I used to not care about the San Jose territorial dispute. Now I have Big, Important Opinions. And one of these days, I'll really get into them. I was talking with Tyler Bleszinski, the founder of this whole wacky operation, recently about doing a roundtable on the subject one day. Until then, here's a little anecdote. I've probably told a variation of it before, so apologies.
When I was growing up, the A's were the dream organization. They were winning the championships. They had the nice park with the nice weather. They were the center of the baseball world. The Giants played in a dystopian hellhole. When I would visit the Coliseum and wear one layer during a night game, I was so jealous. Walking around the promenade, where you could actually watch the game being played as you walked from one spot to the next, was baseball heaven.
Going from that to the current situation took a lot of work. It took a lot of heroes and villains, a lot of rich folks making rich-folk decisions, baseball people making baseball-people decisions, and a lot of stupid ideas and decisions from a lot of people who may or may not actually be stupid.
Blaming a single bogeyman seems a little facile.
I get it would be better for the A's if the Giants would give them San Jose. It would probably be better for baseball. It would probably be better for the Bay Area. But it wouldn't be better for the Giants. The Giants are being selfish at the A's expense, which isn't helping the A's any. But "business entity looks out for its own interests" is a pretty dog-bites-man story. Perhaps the least surprising story possible.
Even if you believe that Walter Haas gave up San Jose as a magnanimous gesture and not a calculated business strategy, that's not who wants San Jose back. The odds are outstanding that the current A's group is like the other 29 ownership groups: a group that's excellent at looking out for its own interests.
The Giants are a contributor to the current stadium misery of the A's. That's not disputable. If the Giants decided to cede San Jose, they would make the A's happy. But if the rabble rousers in Fremont didn't fight Cisco Field, that would have made the A's happy. If the landowners around 66th Avenue would have sold their land, that would have made the A's happy. There have been a lot of people making decisions that didn't turn out well for the A's. There have been a lot of ways to make them happy.
I'm not sure what you or I as Giants fans have to do with all that up there, though, or why the Giants are the one and only Sauron in A's world, trying to spread evil and malevolence through the A's formerly pristine land. People have to blame someone, and I guess I wouldn't understand because it's not my team that's in the tough spot. My position would probably be different if the roles were reversed. Of course, the position of A's fans would probably be different if the roles were reversed. It's almost as if ... as if ... people can shift positions based more on what benefits them directly instead of some intractable moral code.
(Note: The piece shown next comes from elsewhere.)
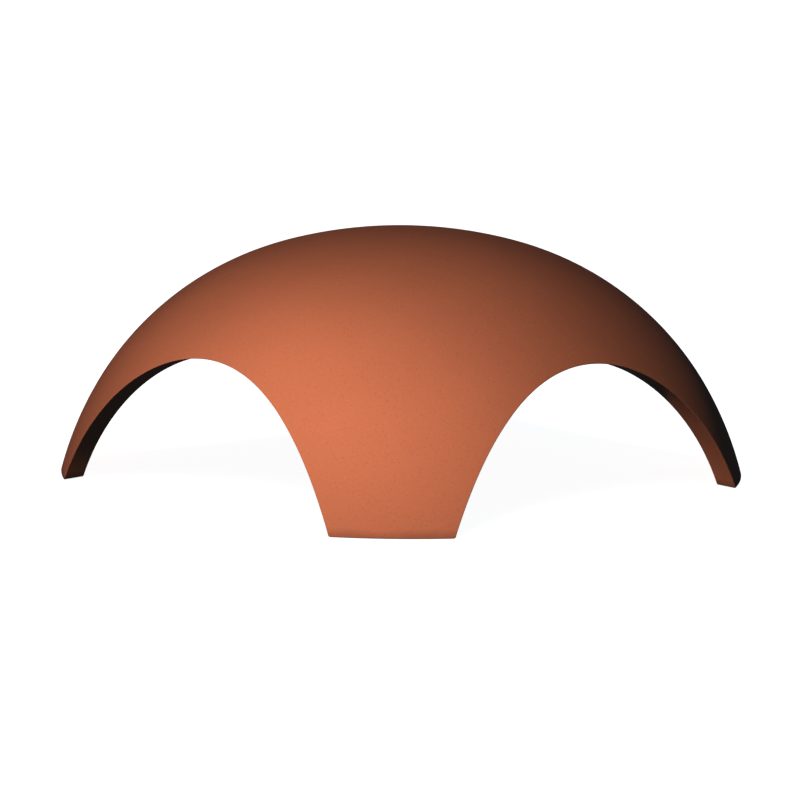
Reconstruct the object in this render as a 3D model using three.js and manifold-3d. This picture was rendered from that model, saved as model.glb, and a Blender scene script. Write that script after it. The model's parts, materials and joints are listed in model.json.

No, no. That can't be. Forget I wrote anything.
(An aside: I wonder how many of the super-angry A's fans are also Raiders fans. Because if the goal is to hate the teams responsible for the A's not having a nice stadium ...)
It's worth remembering that the positions were reversed at one time, though. The A's were up, and the Giants were almost in Florida. To get from there to here took a lot of doin'. I can understand why A's fans dislike the Giants. I can understand why the territorial rights issue is a big deal and qualifies as reason enough to root against a team. But to be so monomaniacal about it? It's odd and fascinating and misplaced.
The Giants are a chapter in the book of why the A's still don't have a nice stadium. Pretending they're the entire book is a way for a few fans to focus their rage, I suppose. That doesn't mean it's rational.